El texto, no siempre justipreciado, es una pieza espléndida en la que el sujeto lírico contrasta dos extremos que le acechan: el amor y el deseo. Entre ambos se ha movido el poeta, en perpetuo conflicto consigo y con el entorno. No consigue librarse de las ataduras de la fe, como tampoco ha domeñado los desgarradores impulsos homoeróticos que lo arrojan al calvario de la carne, fuente de pecado infinito. Descontando el soneto inicial, el poema incluye cuatro partes, mezclando entre los de metro irregular, los habituales versos de siete y once sílabas, que fluyen en Ballagas con espontaneidad pasmosa.
“Declara qué cosa sea amor” pretende una reconciliación a ultranza, en que el amor —despojado de su carga sensual— emergerá victorioso. El amor lo redime del suplicio del sexo, lo preserva virgen. Por amor renuncia a la vida terrenal, para reencontrar el Amor de Salvación y Liberación definitiva en Dios.
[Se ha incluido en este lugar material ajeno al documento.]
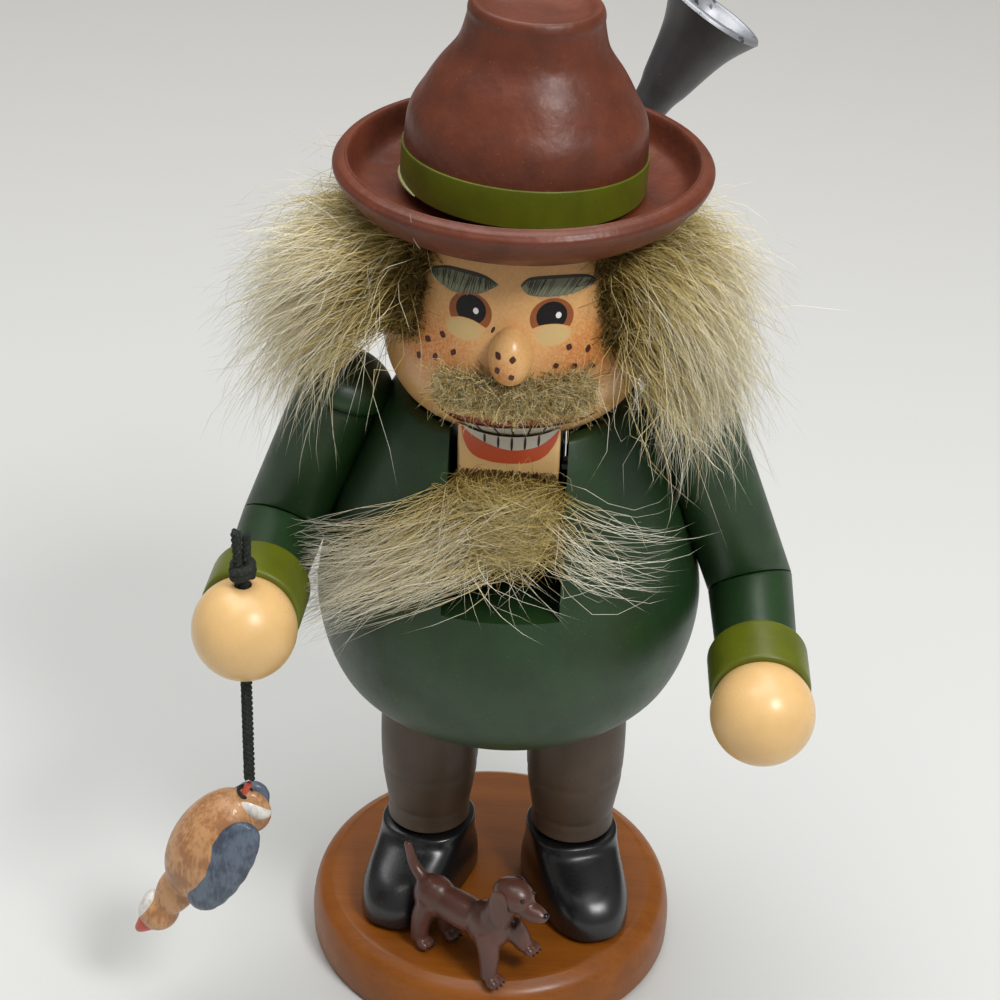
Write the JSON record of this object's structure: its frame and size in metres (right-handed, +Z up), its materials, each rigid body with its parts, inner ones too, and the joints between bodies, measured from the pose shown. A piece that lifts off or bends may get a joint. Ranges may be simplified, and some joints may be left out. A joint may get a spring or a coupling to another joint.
{
  "type": "wooden nutcracker figure",
  "caption": "Standing wooden hunter figure on a round base, with a lever jaw that cracks a nut, a gun on its back, a bird on a cord and a dog.",
  "frame": {"origin": "on the figure's upright axis, at the underside of its base plate", "axes": "+Z up along the figure, -Y the way the figure faces, +X towards its own left hand"},
  "size_m": [0.0758, 0.0588, 0.1209],
  "materials": {
    "coat_green_paint": "satin green paint on turned beech",
    "trim_olive_paint": "satin olive paint",
    "hat_brown_paint": "satin red-brown paint",
    "skin_paint": "satin skin-coloured paint",
    "base_honey_stain": "honey stain under clear lacquer",
    "boot_black_paint": "gloss black paint",
    "trousers_brown_paint": "satin brown paint",
    "bare_beech": "bare wood",
    "pin_steel": "bare steel",
    "gun_grey_paint": "satin grey paint, paler at the mouth",
    "stock_brown_paint": "satin brown paint",
    "wheat_fur": "fur, dark at the root",
    "black_cord": "matte cord",
    "bird_paint": "satin paint",
    "dog_paint": "satin paint"
  },
  "bodies": {
    "figure": {"base_plate": "base_honey_stain", "boot_left": "boot_black_paint", "boot_right": "boot_black_paint", "leg_left": "trousers_brown_paint", "leg_right": "trousers_brown_paint", "leg_dowel_left": "bare_beech", "leg_dowel_right": "bare_beech", "body": "coat_green_paint", "pivot_pin": "pin_steel", "head": "skin_paint", "neck_dowel_left": "bare_beech", "neck_dowel_right": "bare_beech", "nose": "skin_paint", "hat_brim": "hat_brown_paint", "hat_crown": "hat_brown_paint", "hat_dowel": "bare_beech", "upper_arm_left": "coat_green_paint", "upper_arm_right": "coat_green_paint", "forearm_left": "coat_green_paint", "forearm_right": "coat_green_paint", "cuff_left": "trim_olive_paint", "cuff_right": "trim_olive_paint", "hand_left": "skin_paint", "hand_right": "skin_paint", "shoulder_cap_left": "coat_green_paint", "shoulder_cap_right": "coat_green_paint", "shoulder_dowel_left": "bare_beech", "shoulder_dowel_right": "bare_beech", "hair_left": "wheat_fur", "hair_right": "wheat_fur", "hair_back": "wheat_fur", "moustache": "wheat_fur", "gun_barrel": "gun_grey_paint", "gun_stock": "stock_brown_paint", "gun_dowel": "bare_beech", "cord_knot": "black_cord", "dog": "dog_paint"},
    "jaw": {"jaw_lever": "skin_paint", "beard": "wheat_fur"},
    "cord": {"cord_drop": "black_cord"},
    "bird": {"bird": "bird_paint"}
  },
  "joints": [
    {"name": "jaw_hinge", "type": "hinge", "parent": "figure", "child": "jaw", "pos_m": [0, 0.003, 0.065], "axis": [1, 0, 0], "range_deg": [0, 15], "deforming": ["beard"]},
    {"name": "cord_swing", "type": "hinge", "parent": "figure", "child": "cord", "pos_m": [-0.02723, -0.02147, 0.0511], "axis": [0, 1, 0], "range_deg": [-20, 20]},
    {"name": "bird_swing", "type": "hinge", "parent": "cord", "child": "bird", "pos_m": [-0.02723, -0.02147, 0.0361], "axis": [1, 0, 0], "range_deg": [-20, 20]}
  ]
}
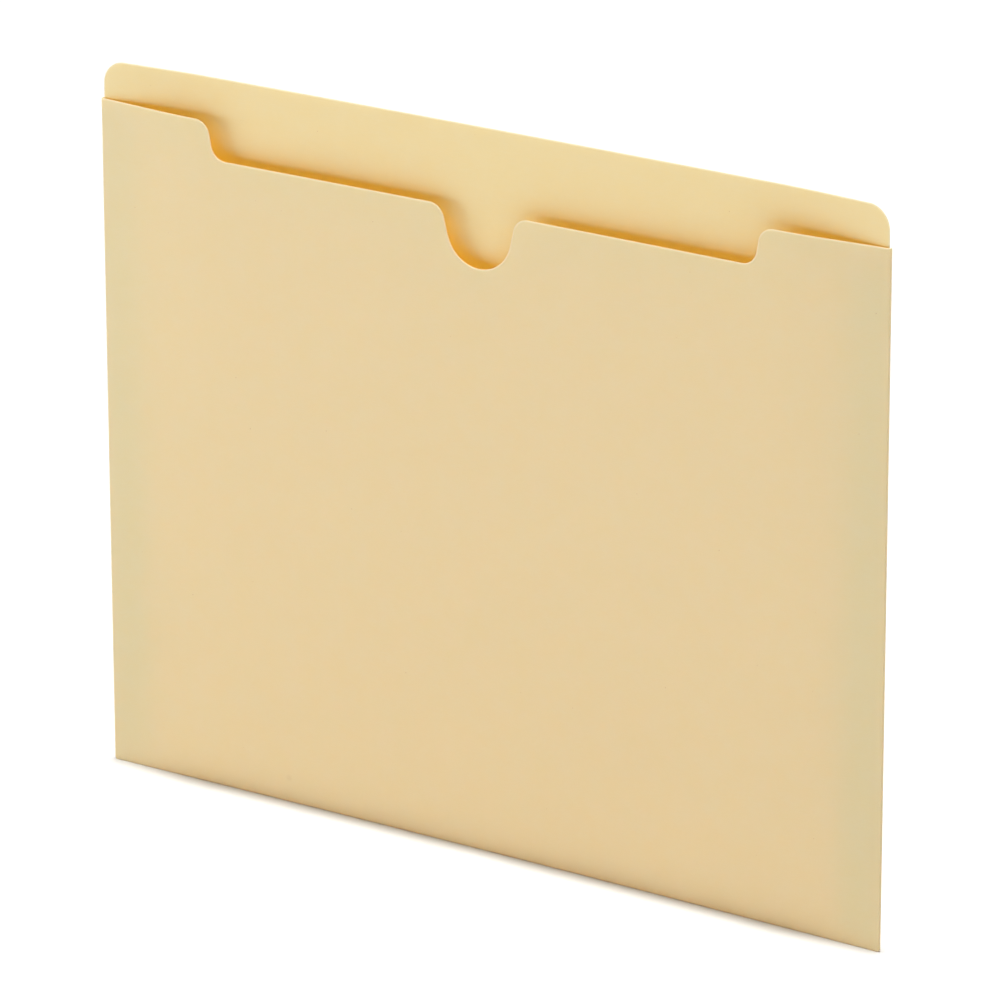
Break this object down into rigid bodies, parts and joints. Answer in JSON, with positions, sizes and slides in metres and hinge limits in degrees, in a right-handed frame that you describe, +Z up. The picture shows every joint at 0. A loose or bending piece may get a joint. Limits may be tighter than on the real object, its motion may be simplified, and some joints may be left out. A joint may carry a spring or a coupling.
{
  "type": "file jacket",
  "caption": "Flat file jacket of folded manila card for letter-size papers, with a straight-cut tab, a notched front with a thumb cut, glued side flaps and a mouth that springs open.",
  "frame": {"origin": "middle of the level strip under the bottom fold, midway between the front and the back when the jacket is pressed flat", "axes": "+X along the width to the reader's right, +Y from the front to the back, +Z up to the tab"},
  "size_m": [0.2984, 0.0065, 0.2413],
  "materials": {
    "manila_card": "uncoated pale yellow card, fine fibre, matt",
    "dried_glue": "thin film of dried glue"
  },
  "bodies": {
    "back": {"back_panel": "manila_card", "bottom_fold": "manila_card", "left_side_fold": "manila_card", "right_side_fold": "manila_card", "left_glue_flap": "manila_card", "right_glue_flap": "manila_card", "left_glue_line": "dried_glue", "right_glue_line": "dried_glue"},
    "front_centre": {"front_panel_centre": "manila_card"},
    "front_left": {"front_panel_left": "manila_card"},
    "front_right": {"front_panel_right": "manila_card"}
  },
  "joints": [
    {"name": "mouth", "type": "hinge", "parent": "back", "child": "front_centre", "pos_m": [0, -0.00029, 0.00042], "axis": [1, 0, 0], "range_deg": [-1.41, 2.49], "stiffness_Nm_per_rad": 0.5},
    {"name": "left_bend", "type": "hinge", "parent": "front_centre", "child": "front_left", "pos_m": [-0.1486, -0.00029, 0.00042], "axis": [0.2518, -0.0238, 0.9675], "range_deg": [-9.9, 5.6]},
    {"name": "right_bend", "type": "hinge", "parent": "front_centre", "child": "front_right", "pos_m": [0.1486, -0.00029, 0.00042], "axis": [-0.2518, -0.0238, 0.9675], "range_deg": [-5.6, 9.9]}
  ],
  "couplings": [
    {"joint": "left_bend", "follows": "mouth", "ratio": -3.9706},
    {"joint": "right_bend", "follows": "mouth", "ratio": 3.9706}
  ]
}
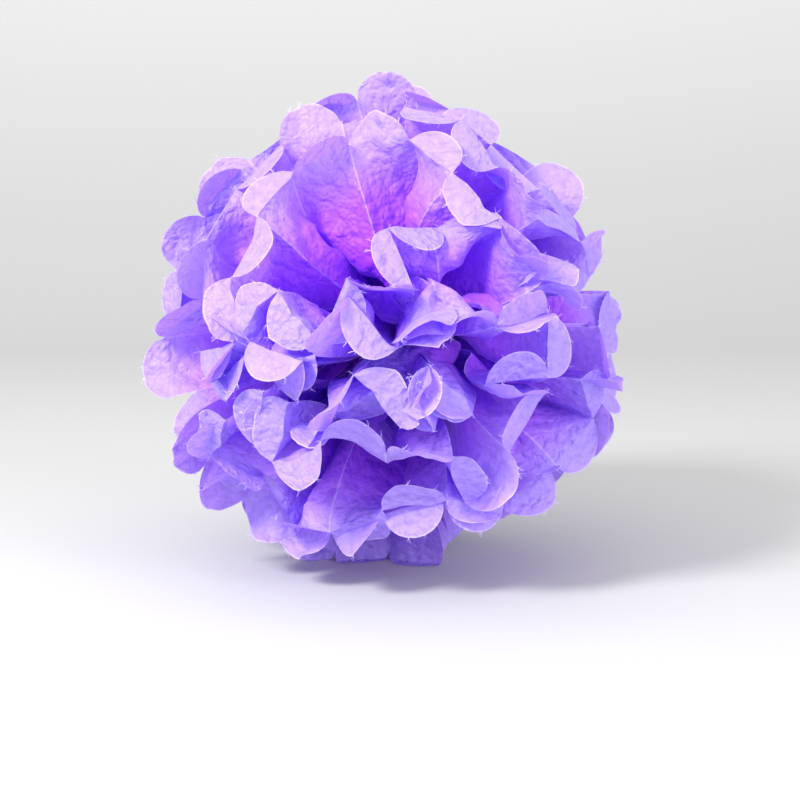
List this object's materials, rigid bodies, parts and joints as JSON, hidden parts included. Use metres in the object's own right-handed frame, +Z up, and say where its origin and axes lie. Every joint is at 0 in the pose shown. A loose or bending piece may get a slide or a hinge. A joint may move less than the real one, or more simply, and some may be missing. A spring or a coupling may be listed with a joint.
{
  "type": "tissue paper pom pom",
  "caption": "Ball of pleated tissue paper sheets with scalloped ends, pinched at the waist by a twisted wire and pulled open into a flower.",
  "frame": {"origin": "on the surface that the ball rests on, under the middle of its box", "axes": "+Z up; the flower's front pole faces -Y; +X to the right seen from the front, the ball's widest direction"},
  "size_m": [0.3486, 0.3346, 0.3335],
  "materials": {
    "tissue": "matte, thin and translucent",
    "wire": "plain florist's wire"
  },
  "bodies": {
    "root": {"tissue_sheet_01": "tissue", "tissue_sheet_02": "tissue", "tissue_sheet_03": "tissue", "tissue_sheet_04": "tissue", "tissue_sheet_05": "tissue", "tissue_sheet_06": "tissue", "tissue_sheet_07": "tissue", "tissue_sheet_08": "tissue", "tissue_sheet_09": "tissue", "tissue_sheet_10": "tissue", "tie_wire": "wire"}
  },
  "joints": []
}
“Porque el amor no es cosa triste/ sino la luz, la luz hasta cegarnos…”, declara jubiloso. “Porque el amor no es cosa triste,/ ese escuálido aullido/ de famélicos lobos extraviados…”, se duele. “Porque el amor no es esa cosa inmunda/ de carne opaca y afilados dientes…”, con acritud reniega, procurando consuelo: “Que el Amor eras Tú, yo lo sabía…/ Es entregarse y encontrarse todo,/ todo el amor en ti y en ti perderse/ para encontrarse un día Contigo en tu Morada”.
Todos se han ido. El paisaje grave de los árboles. La roca, inmensa, junto al caserón solariego. Las aves del traspatio. El adolescente del libro, el hermano, la madre; los versos copiados a mano en las páginas finales del cuaderno.
El hombre tendrá cuarenta y siete años (Ballagas iba a cumplir cuarenta y seis cuando lo desposó la muerte). Noviembre se adentra en la llovizna del tiempo, un siglo atrás, un siglo por venir. Los libros se amontonan en el estante de cedro, esperando el milagro. Doscientos años de poesía cubana abandonados en su ir y venir; viajeros eternos de una Isla sin viajes, que envejece y retoña sobre sí misma, para dejar que los poetas inventen su Historia.
Las palabras mudan su esencia, sobreviven. Las circunstancias, los hombres, sublimados en muerte cronológica, donde el hoy es ayer, mañana el sueño. Al final, sólo el recuerdo permanece. Señales, memorias, poemas perdurables. De lo que fue, de cuanto pudo ser.
Emilio Ballagas ha cumplido cien años de salvación en la poesía, en el amor y en la muerte: “Si pregunta por mí, dile que habito/ en la hoja del acanto y en la acacia./ O dile, si prefieres, que me he muerto./ Dale el suspiro mío, mi pañuelo;/ mi fantasma en la nave del espejo./ Tal vez me llore en el laurel o busque/ mi recuerdo en la forma de una estrella.”